Thunderbolt 3 Type C Cable: Why Most People Are Still Buying the Wrong One

Thunderbolt 3 Type C Cable: Why Most People Are Still Buying the Wrong One

You’re looking at two identical-looking cords on your desk. Both have that slim, rounded USB-C connector. Both fit into your laptop. But one costs $10 and the other costs $50. If you’ve ever tried to hook up a high-end 5K monitor or a blazing-fast external NVMe drive using the cheap one, you know the frustration of seeing a black screen or transfer speeds that feel like dial-up. That’s the messy reality of the Thunderbolt 3 Type C cable. It looks exactly like a standard USB-C charger, but the guts are entirely different.

Honestly, it’s a mess.

Intel and Apple teamed up years ago to create this standard, promising "one port to rule them all." And while they technically succeeded, they also created a massive headache for the average person. The Thunderbolt 3 Type C cable is basically a high-speed data highway, but if you don't have the right "car"—the right internal wiring—you’re stuck in the slow lane. We’re talking about a massive jump from 10Gbps on standard USB 3.1 to 40Gbps. That is a huge difference. You can’t just "hope" it works.

The Passive vs. Active Cable Trap

Here is where most people get burned. Not all Thunderbolt 3 cables are created equal, and the length matters more than you think.

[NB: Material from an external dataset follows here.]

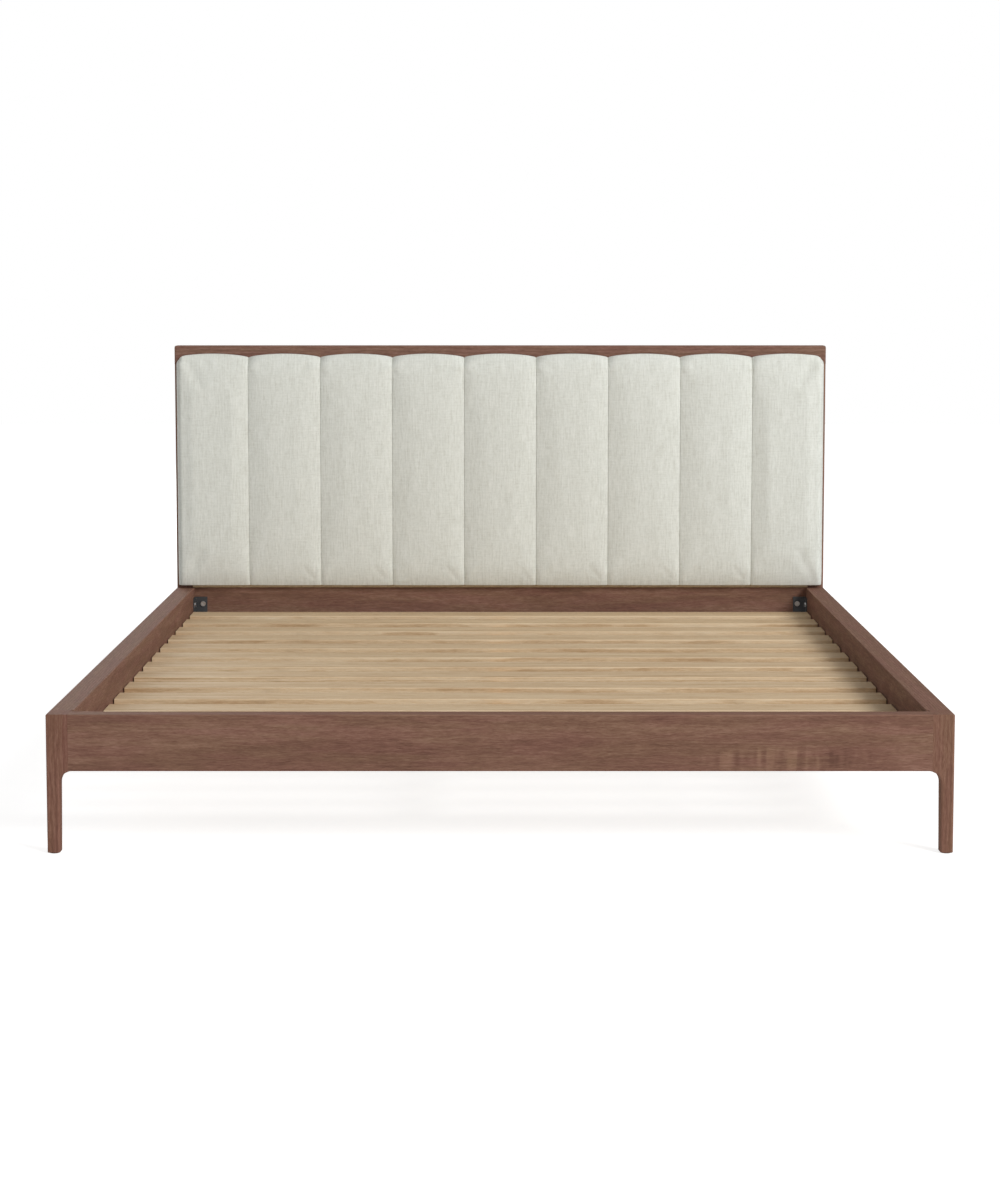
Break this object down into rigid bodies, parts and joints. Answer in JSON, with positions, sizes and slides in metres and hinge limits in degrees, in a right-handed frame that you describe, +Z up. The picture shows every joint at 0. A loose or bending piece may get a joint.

If you buy a short cable—usually under 0.5 meters (about 1.8 feet)—it’s typically a "passive" cable. These are great. They handle 40Gbps and are backward compatible with USB 3.1. But the moment you need a longer cord to reach a dock under your desk, things get weird. Longer passive cables often drop down to 20Gbps because the signal degrades over distance.

To keep that 40Gbps speed at 1 meter or 2 meters, you need an active Thunderbolt 3 Type C cable. These have tiny chips (transceivers) in the connector heads to boost the signal.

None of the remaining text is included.